College editors turn journalism into cuddly kumbaya

The infantilization of college students has reached epic proportions. The latest evidence comes from the top-ranked undergraduate school for journalism in the country, Northwestern University.

There, editors of the Daily Northwestern have published what amounts to an apology for practicing journalism — a cringe-inducing bow to the oh-so-tender feelings of their fellow students, especially ones made verklempt by the exercise of free speech by others.

At issue was the newspaper’s coverage of protests against a speech on campus last week by former U.S. Attorney General Jeff Sessions. Demonstrators made clear they were protesting not just the content of his remarks on policies, but the very fact that he had been invited to speak on campus.

Naturally, the student daily covered the speech and the protests. Later, though, its editors apparently felt bad that covering protests actually meant covering the protesters.

Here’s how the Daily’s apology, published Nov. 10, put it: “We recognize that we contributed to the harm students experienced, and we wanted to apologize. … One area of our reporting that harmed many students was our photo coverage of the event. Some protesters found photos posted to reporters’ Twitter accounts retraumatizing and invasive. Those photos have since been taken down.”

Let’s hit the pause button.
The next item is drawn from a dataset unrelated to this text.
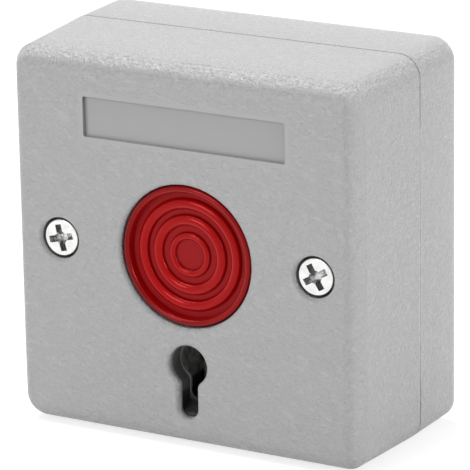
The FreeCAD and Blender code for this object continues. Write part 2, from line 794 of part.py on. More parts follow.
def mechanism_carrier():
    body = new_body("mechanism_carrier")
    plate = new_sketch(body, "plate", depth="carrier_back")
    draw_rounded(plate, "-carrier_half", "carrier_half", "carrier_bottom", "carrier_top", "carrier_corner")
    pad(body, plate, "carrier_plate")
    sleeve = disc(body, "sleeve", "carrier_front", [("0", "0")], "sleeve_bore + sleeve_wall")
    pad(body, sleeve, "cap_inside - travel - sleeve_gap - carrier_front")
    tower = new_sketch(body, "key_tower", depth="carrier_front")
    draw_rounded(tower, "-tower_half", "tower_half", "carrier_bottom", "tower_top", "tower_wall")
    pad(body, tower, "tower_front - carrier_front")

    rails = new_sketch(body, "rails", depth="keeper_front")
    inner, outer = "latch_half + latch_play", "latch_half + latch_play + rail_width"
    draw_box(rails, inner, outer, "carrier_bottom", "rail_top")
    draw_box(rails, f"-({outer})", f"-({inner})", "carrier_bottom", "rail_top")
    pad(body, rails, "carrier_back - keeper_front")
    peg = new_sketch(body, "spring_peg", depth="keeper_front")
    draw_box(peg, "-window_half + latch_play", "window_half - latch_play", "peg_top - peg_height", "peg_top")
    pad(body, peg, "carrier_back - keeper_front")

    bore = new_sketch(body, "stem_bore", depth="carrier_back")
    draw_flatted(bore, "sleeve_bore", "stem_half_flat + stem_fit")
    cut(body, bore, "cap_inside - carrier_back", forwards=True)
    chamber = new_sketch(body, "key_chamber", depth="carrier_back")
    inside = "tower_half - tower_side"
    draw_box(chamber, f"-({inside})", inside, "carrier_bottom + tower_wall", "tower_top - tower_wall")
    cut(body, chamber, "keyway_back - carrier_back", forwards=True)
    cut_keyway(body, "keyway", "0", "tower_front - keyway_back - key_ledge_depth")
    cut_keyway(body, "keyway_throat", "key_ledge", "tower_front - keyway_back")
    soften(body, "keyway_neck", "key_neck_round", at_neck)
    lead = new_sketch(body, "keyway_lead", "YZ_Plane")
    draw_outline(lead, [
        ("-tower_front", "key_slot_end + key_round"), ("-keyway_back - key_ledge_depth", "keyway_end"),
        ("-keyway_back - key_ledge_depth", "key_centre"), ("-tower_front", "key_centre"),
    ])
    cut_both(body, lead, "key_slot_half * 2")
    holes = disc(body, "carrier_holes", "carrier_front", CARRIER_SCREWS, "small_hole")
    cut(body, holes, "carrier_plate")
    pilots = disc(body, "keeper_pilots", "keeper_front", KEEPER_SCREWS, "tiny_hole")
    cut(body, pilots, "keeper_screw_length", forwards=True)
    return body


def latch_slider():
    """Flat slide with a nose for the stem's notch, a spring window and a ramp for the key."""
    body = new_body("latch_slider")
    plate = new_sketch(body, "slide", depth="latch_back")
    draw_outline(plate, [
        ("-latch_half", "latch_tail"), ("latch_half", "latch_tail"),
        ("latch_half", "nose_tip - nose_length"), ("nose_half", "nose_tip - nose_length / 2"),
        ("nose_half", "nose_tip"), ("-nose_half", "nose_tip"),
        ("-nose_half", "nose_tip - nose_length / 2"), ("-latch_half", "nose_tip - nose_length"),
    ])
    pad(body, plate, "latch_thickness")
    ramp = new_sketch(body, "ramp", "YZ_Plane")
    draw_outline(ramp, [
        ("-latch_front", "ramp_start"), ("-latch_front", "latch_tail"),
        ("-latch_front - ramp_height", "latch_tail"),
        ("-latch_front - ramp_height", "latch_tail + ramp_land"),
    ])
    pad_both(body, ramp, "ramp_half * 2")
    window = new_sketch(body, "spring_window", depth="latch_front")
    draw_box(window, "-window_half", "window_half", "peg_top - peg_height - notch_depth - nose_gap",
             "window_top")
    cut(body, window, "latch_thickness")
    return body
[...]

Students involved in a public protest trying to shut down the free speech of a former major U.S. government figure are here portrayed as not just traumatized, but “retraumatized” by seeing photos of themselves at their own protest. Reminders of their public actions in a public space are not just invasive but actually do “harm.”

Forget what this says about how crazily oversensitive they are; this “reasoning” is to logic what funhouse mirrors are to visual perspective. The distortion of reality is severe.

The newspaper’s abject and overwrought apology continued, at much greater length:

We feel that covering traumatic events requires a different response than many other stories. While our goal is to document history and spread information, nothing is more important than ensuring that our fellow students feel safe — and in situations like this, that they are benefitting from our coverage rather than being actively harmed by it. We failed to do that last week, and we could not be more sorry.

They added, most absurdly, “Some students also voiced concern about the methods that Daily staffers used to reach out to them. Some of our staff members who were covering the event used Northwestern’s directory to obtain phone numbers for students beforehand and texted them to ask if they’d be willing to be interviewed. We recognize being contacted like this is an invasion of privacy.”

In the real world, using public sources such as phone books to track down sources is not just basic journalism, but elementary common sense. Here, the reporters took the extra courtesy of texting beforehand to ask consent to call. It was if the reporters were playing the game “Mother, May I?,” asking permission before taking a single step forward.

To subject fellow students to having electronic text show up on their publicly listed phones, to ask permission for an actual voice conversation, is hardly an “invasion of privacy.” What’s next — bathers at a public nude beach complaining that people saw them naked?

Finally, the newspaper apologized for actually publishing protesters’ names. Editors explained they should have protected the anonymity of public protesters against potential disciplinary action by university administrators because Northwestern features “a student body that can be very easily and directly hurt by the University.”

Spare us your pity party. These editors, and the students they illy serve by pathetically coddling them, need to step out into the real world. Right now, they are practicing not journalism, but unlicensed public therapy. Worse, it’s therapy of the sort that doesn’t help patients or students overcome unwarranted fears, but instead makes them even easier prey to childish paranoia.